What was your most indulgent purchase?
There have been periods in my life, not so much recently, where I would spend a lot of money on clothes. I’d spend, like, three grand on a suit, and two years later you’re looking through your closet, like, “Fuck, there’s that suit I bought. I never even wore it. It’s still got fucking tags on it.” Thankfully, it’s not something that happens much anymore.
What advice would you give your younger self?

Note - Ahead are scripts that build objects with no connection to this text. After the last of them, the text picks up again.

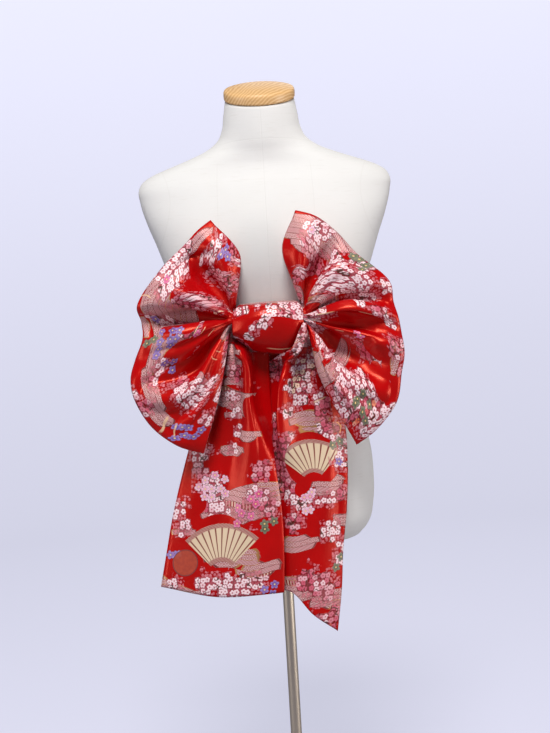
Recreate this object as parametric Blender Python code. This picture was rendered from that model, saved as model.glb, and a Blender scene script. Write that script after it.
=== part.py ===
"""An obi sash, tied in a large bow with two tails, on a limbless dress form.

Metres, +Z up, the front of the form faces -Y, and the origin is the middle of the underside
of the stand. The tables are in millimetres. Each piece of cloth is worked out as the middle
surface of its wall, and a Solidify modifier gives the wall its thickness.
"""

import bpy
import numpy as np

MM = 0.001

# Cloth
WALL = 2.0
SEAM_GAP = 0.4

# Stand
BASE_RADIUS = 150.0
BASE_THICKNESS = 9.0
BASE_EDGE_ROUND = 3.0
HUB_RADIUS = 26.0
HUB_HEIGHT = 14.0
HUB_FOOT = 6.0
HUB_FOOT_RISE = (1.0, 3.0)
HUB_DRAFT = 2.0
HUB_EDGE_ROUND = 4.0
STAND_SIDES = 36
POLE_RADIUS = 8.5
TOUCH_GAP = 0.3

# Dress form: one row for each height of the form. The plane of a section tips forward
# by `tip` degrees, and `square` is the exponent of its superellipse.
TORSO_COLUMNS = ("z", "half_width", "front", "back", "square", "tip")
TORSO = (
    (430, 92, -60, 64, 2.0, 0),
    (434, 108, -74, 78, 2.0, 0),
    (443, 121, -84, 90, 2.1, 0),
    (458, 132, -91, 98, 2.2, 0),
    (485, 139, -95, 105, 2.3, 0),
    (530, 142, -96, 109, 2.3, 0),
    (575, 139, -94, 106, 2.3, 0),
    (610, 131, -90, 97, 2.3, 0),
    (640, 123, -88, 88, 2.3, 0),
    (675, 116, -86, 81, 2.3, 0),
    (710, 114, -86, 78, 2.3, 0),
    (745, 118, -88, 79, 2.3, 0),
    (775, 125, -91, 83, 2.3, 0),
    (815, 140, -97, 90, 2.3, 0),
    (855, 155, -101, 96, 2.3, 0),
    (895, 169, -98, 100, 2.3, 0),
    (930, 182, -88, 98, 2.3, 0),
    (960, 190, -76, 93, 2.2, 0),
    (980, 191, -66, 85, 2.2, 0),
    (992, 183, -59, 78, 2.2, 0),
    (1001, 167, -55, 71, 2.2, 0),
    (1010, 143, -53, 64, 2.2, 1),
    (1020, 115, -53, 59, 2.1, 2),
    (1031, 88, -54, 55, 2.0, 4),
    (1044, 69, -56, 50, 2.0, 7),
    (1060, 60, -57, 44, 2.0, 10),
    (1082, 56, -57, 40, 2.0, 14),
    (1105, 52, -56, 38, 2.0, 18),
)
TORSO_STEPS = 1
TORSO_SIDES = 36
BUST_X = 70.0
BUST_Z = 852.0
BUST_SPREAD = 46.0
BUST_RISE = 9.0

# Neck cap: widths as shares of the neck's cut, and heights above it.
CAP_PROFILE = (
    (0.95, 0.0),
    (1.02, 2.0),
    (1.03, 6.0),
    (1.03, 11.0),
    (1.01, 14.5),
    (0.94, 17.0),
    (0.60, 20.5),
    (0.25, 22.0),
)

# Waist band: it follows the form between two of the form's own heights.
SASH_BOTTOM = 640
SASH_TOP = 775

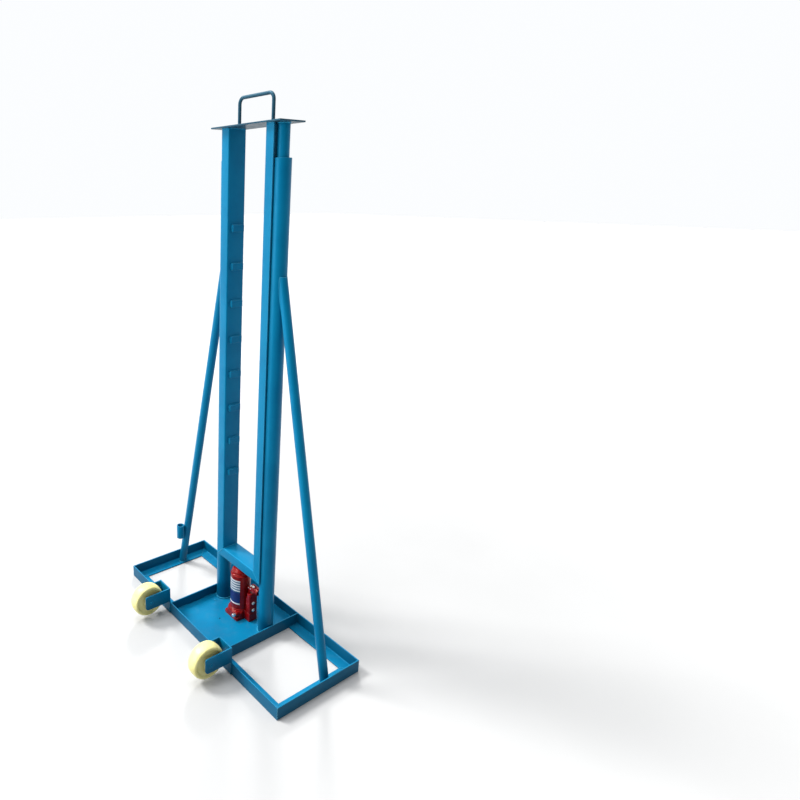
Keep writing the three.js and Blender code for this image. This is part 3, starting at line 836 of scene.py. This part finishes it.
def build_brace(side):
    """Tube leaning from its end rail in to its post: level foot and top, coped to the post."""
    node, post = f"{side}_brace", f"{side}_post"
    outward = Vector((1 if side == "right" else -1, 0, 0))
    foot = Vector((outward.x * BRACE_FOOT_X, post_plane, low(node).z))
    top = Vector((outward.x * BRACE_TOP_X, post_plane, high(node).z))
    axis = (top - foot).normalized()
    spare = 30 * MM
    lean = Matrix.Translation(foot) @ axis.to_track_quat("Z", "Y").to_matrix().to_4x4()
    inner = BRACE_RADIUS - BRACE_WALL
    profile = pipe_profile(BRACE_RADIUS, inner, -spare, (top - foot).length + spare, 0.0)
    obj = raw(node, spun(profile, lean))
    window = prism(rectangle(1.4, 0.2, 0.01, 0, post_plane), foot.z, top.z)
    carve(obj, [window], "INTERSECT")
    post_radius = extent(post).x / 2
    cope = moved(rod(post_radius + GAP, 0, 2, 192), shift(middle(post).x, middle(post).y, 0))
    stand_for(node, carve(obj, [cope]), smooth_angle=30)
    weld_brace_foot(foot, axis)
    weld_brace_top(top, outward, middle(post), post_radius)
    weld_brace_cope(foot, top, axis, outward, middle(post), post_radius)


def weld_brace_foot(foot, axis):
    """Bead round the ellipse that the leaning tube makes on the level flange."""
    reach = BRACE_RADIUS + 0.6 * MM
    points = []
    for i in range(64):
        angle = 2 * pi * i / 64
        points.append(foot + Vector((reach * cos(angle) / axis.z, reach * sin(angle), 0.4 * MM)))
    weld("base", points, 2.4 * MM, True)


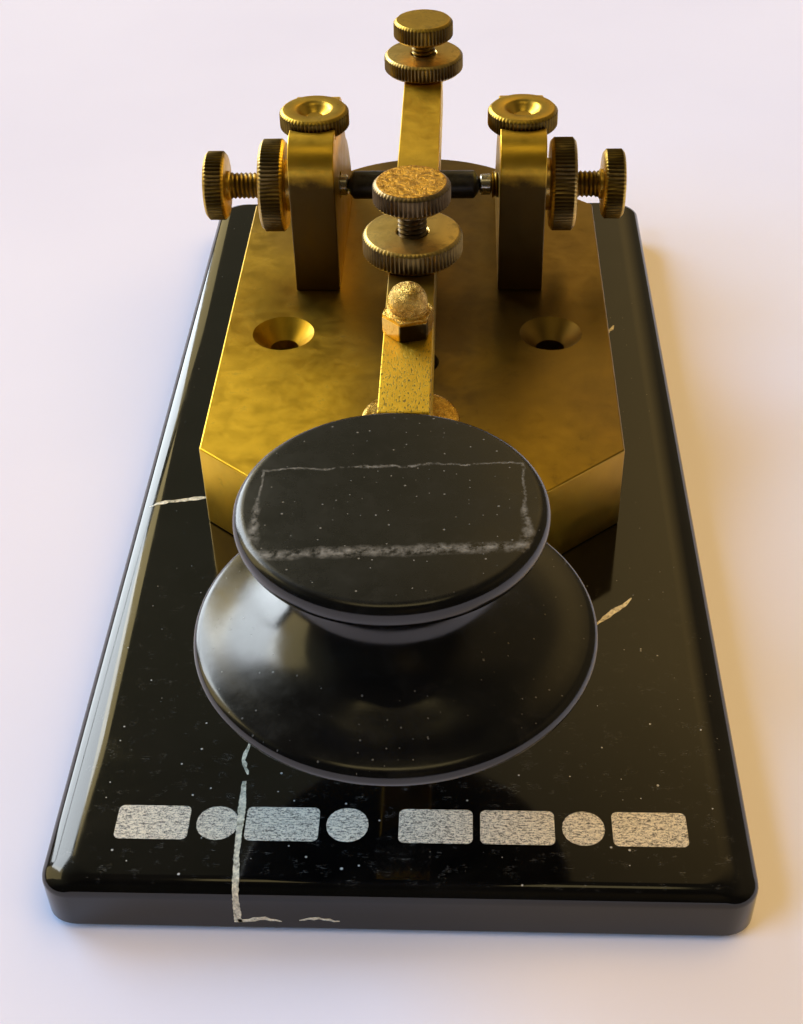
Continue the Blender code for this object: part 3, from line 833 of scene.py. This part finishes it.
# ---------------------------------------------------------------- the posts
UPRIGHT = (90, 0, 90)  # turns a side view, drawn in Y and Z, to face along X
back = [(58.0, 21.05), (57.8, 22.6), (57.0, 25.0), (55.5, 28.0), (53.6, 30.9)]
back += [(51.3, 33.6), (49.0, 35.3), (47.6, 36.9), (47.0, 38.5)]
post_side = [(24.4, 21.05)] + smooth_line(back, 4) + arc((41.3, 40.1), 5.0, 10, 90, 12)
post_side += arc((29.5, 40.1), 5.0, 90, 180, 14)
clamp_hole = [(5.65, 50.0), (5.65, 43.3), (BORE, 43.3), (BORE, 35.1)]
clamp_dish = [(0.0, 2.0), (1.0, 2.0), (1.15, 1.85), (1.45, 1.75)]
clamp_dish += [(1.9, 2.1), (2.25, 2.6), (2.6, 2.95), (3.0, 3.1)]
cup = [(0.0, 4.3), (0.85, 4.3), (0.85, 1.85), (1.3, 1.85), (1.6, 1.6), (1.6, 0.25)]
cup += [(1.45, 0.05), (1.3, 0.0), (1.22, 0.05), (0.2, 1.2), (0.0, 1.22)]
SCREW_HEAD, CLAMP_SEAT, CUP_FACE, AXLE_SHIFT = 5.3, 43.35, 10.35, -0.85
# Each side's sign, direction, lock nut's place and collar on the nut
PIVOT_SIDES = {"left": (-1, "-X", 20.85, 1.45), "right": (1, "X", 20.4, 1.0)}

for side, (sign, along, nut_start, collar) in PIVOT_SIDES.items():
    x = sign * POST_X
    cuts = [hole(clamp_hole, (x, PIVOT_Y, 0))]
    cuts.append(hole([(BORE, 8.0), (BORE, -8.0)], (x, PIVOT_Y, PIVOT_Z), "X"))
    for y in POST_SCREWS:
        cuts.append(hole([(BORE, 28.0), (BORE, 20.0)], (x, y, 0)))
    name = f"brass_post_{side}"
    post = extruded(name, post_side, POST_WIDTH, POST_BRASS, (x, 0, 0), UPRIGHT, 0.22, cuts)
    stand_for(post, "base", f"post_{side}", slot="brass")

    # The clamp screw: a knurled head, dished round a small flat
    clamp = Shape().knurled(SCREW_HEAD, 3.1, 0.0, 1.0, clamp_dish, 0.5)
    clamp.thread(THREAD_RADIUS, 0.2, -7.1)
    node = f"clamp_screw_{side}"
    at = (x, PIVOT_Y, CLAMP_SEAT)
    fit(f"clamp_{side}", clamp, CLAMP_BRASS, at, node, node, "brass_dark")

    # The trunnion screw and its cup
    trunnion = Shape().knurled(SCREW_HEAD, 22.4, 19.1, 1.0, [(0.0, 22.3), (4.2, 22.35)], 0.5)
    trunnion.turn([(0.0, 19.4), (2.3, 19.4), (2.3, 18.7), (1.7, 18.3), (0.0, 18.3)], 48)
    trunnion.thread(THREAD_RADIUS, 18.5, 1.9)
    node = f"trunnion_screw_{side}"
    at = (AXLE_SHIFT + sign * CUP_FACE, PIVOT_Y, PIVOT_Z)
    fit(f"trunnion_{side}", trunnion, SCREW_BRASS, at, node, node, "brass_dark", along)
    cup_node = f"pivot_cup_{side}"
    fit(f"cup_{side}", Shape().turn(cup, 64), STEEL, at, node, cup_node, "steel", along)

    # Its lock nut, with a plain collar that stands on the post
    nut = Shape().knurled(7.1, 3.95, 0.0, 2.1, chamfer=0.55)
    plain_collar = [(2.1, 0.05), (3.9, 0.05), (4.0, -0.1), (4.0, -collar + 0.1)]
    nut.turn(plain_collar + [(3.9, -collar), (2.1, -collar)], 72)
    node = f"trunnion_locknut_{side}"
    at = (sign * nut_start, PIVOT_Y, PIVOT_Z)
    fit(f"locknut_{side}", nut, NUT_BRASS, at, node, node, "brass_dark", along)

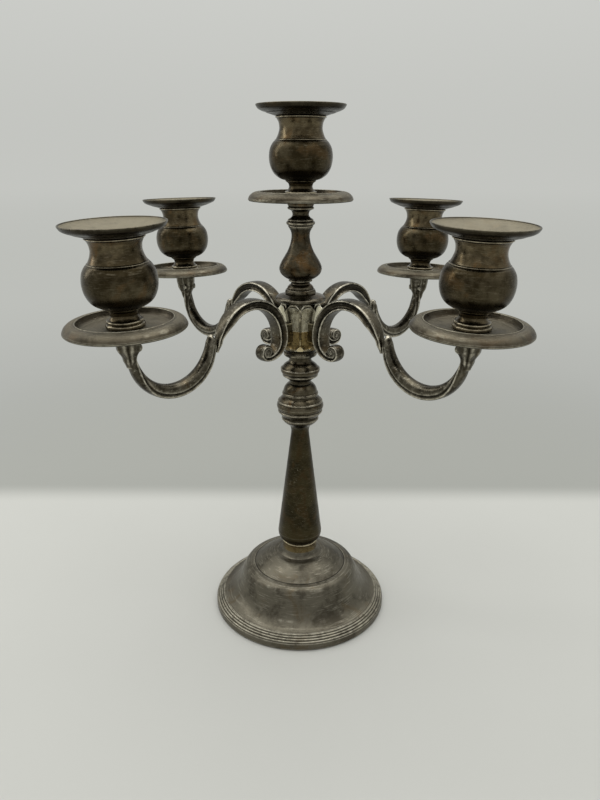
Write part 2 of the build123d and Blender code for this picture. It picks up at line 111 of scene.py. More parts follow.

“Slow down. Take it all in. Appreciate what’s going on instead of being in such a hurry.” The opposite of when Dave Grohl says, “Done, done and on to the next one.” There were a lot of experiences in the Eighties and Nineties that I just never fully took in. We were in Russia in ’91, in the thick of the fall of the Soviet Union. I just wish I had opened my eyes a little more because I don’t have a recollection of what was going on around me. I don’t regret it, but nowadays you just pause a little longer to take it all in, like, “Wow, this is pretty crazy.”